How to write fiction vs facts

Recreate life

To write is to recreate images of situations I have experienced, words I have caught, or people I have met. One of the images I will never forget is of a refugee woman carrying her child in a dirty sling in an endless column of refugees. She had plastic bags on her feet, a kind of illusory protection against the hot sand. The plastic bag was white, and the sharp contrast against the red blood from her torn feet hit me when I saw her.

 

 

The three-year- old boy

Another image I will always carry with me is the outstretched arms of a three-year-old Tutsi boy who, along with dozens of other children, sought help by the roadside along the main road into Kigali in Rwanda, while UN vehicles sped by. I noticed the stiff gazes of the soldiers – they saw, but did not want to see. There were too many children. Sometimes I wonder how these soldiers are doing today.

 

 

Rwanda massacres

When I was working on the research for Delete, I came across several Senate hearings about the Rwanda massacres. The atrocities outlined shocked me and led me to seek more information about the events that resulted in the deaths of between 800,000 and 1,000,000 people in the most brutal ways during a few short spring months in 1994. I was amazed that the media had almost silently overlooked the tragedies unfolding in the small country.

 

The numbers game

The numbers from such disasters are always large, and one always runs the risk of becoming “saturated.” Yet there were some numbers that affected me more than others. Among other things, I noted that shortly after the massacres, there were more than 100,000 children wandering in Rwanda. Wandering meant that two-, three-, and four-year-olds walked all alone – without relatives or older siblings to take care of them.

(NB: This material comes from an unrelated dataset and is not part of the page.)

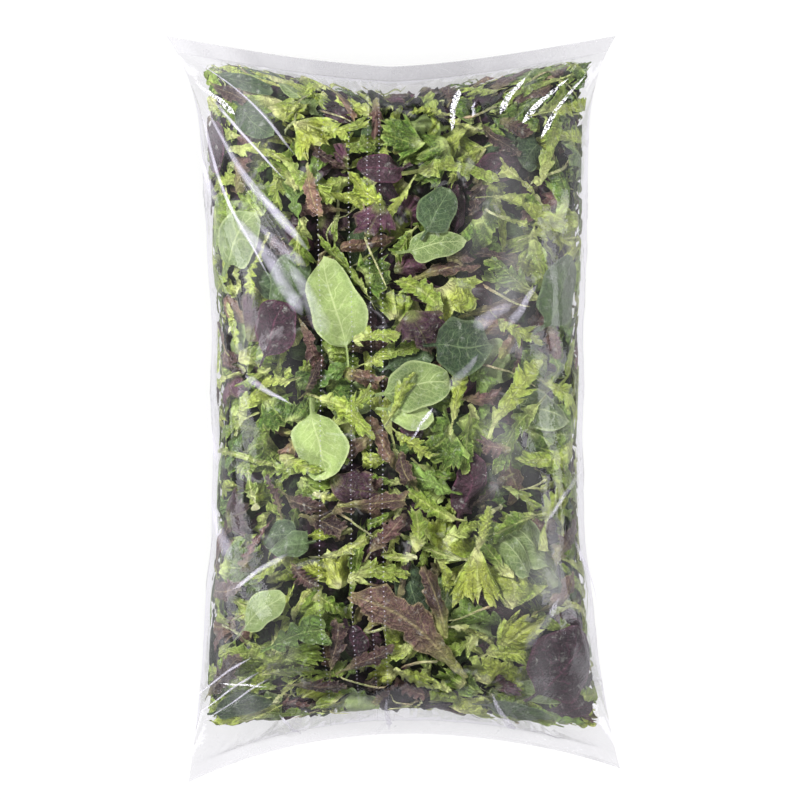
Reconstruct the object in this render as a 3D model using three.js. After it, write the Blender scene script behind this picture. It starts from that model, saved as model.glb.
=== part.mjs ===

Gradually, the children were gathered and – where relatives were alive – reunited with their families or otherwise cared for. Still, there is a dark number of about 15,000 children who were not accounted for. 15,000 children are missing. The only thing known is that these almost certainly did not die during the massacres.

 

 

Fact vs reality

Unfortunately, fiction is becoming a smaller and smaller part of what I need to write. I write “unfortunately” because I would gladly be without the knowledge of all the horrible actions we humans subject each other to every day, every hour, and every minute – worldwide. Now the same thing is happening in Gaza, in Ukraine, and before that, Syria and before that…you know what I mean.

The photo is Czeslawa Kwoka a Polish Catholic, a 14 year old girl, a child. She died in Auschwitz extermination camp on February 18 1943 with a phenol injection into her heart.


Shortly before the execution, she was photographed by the prisoner Whilem Brasse. Brasse, subsequently went on to testify against Kwoka’s executioner.


The photo is the face of a terrified child, who didn’t even speak the language of her executioners and who lost her mother, just a few days before.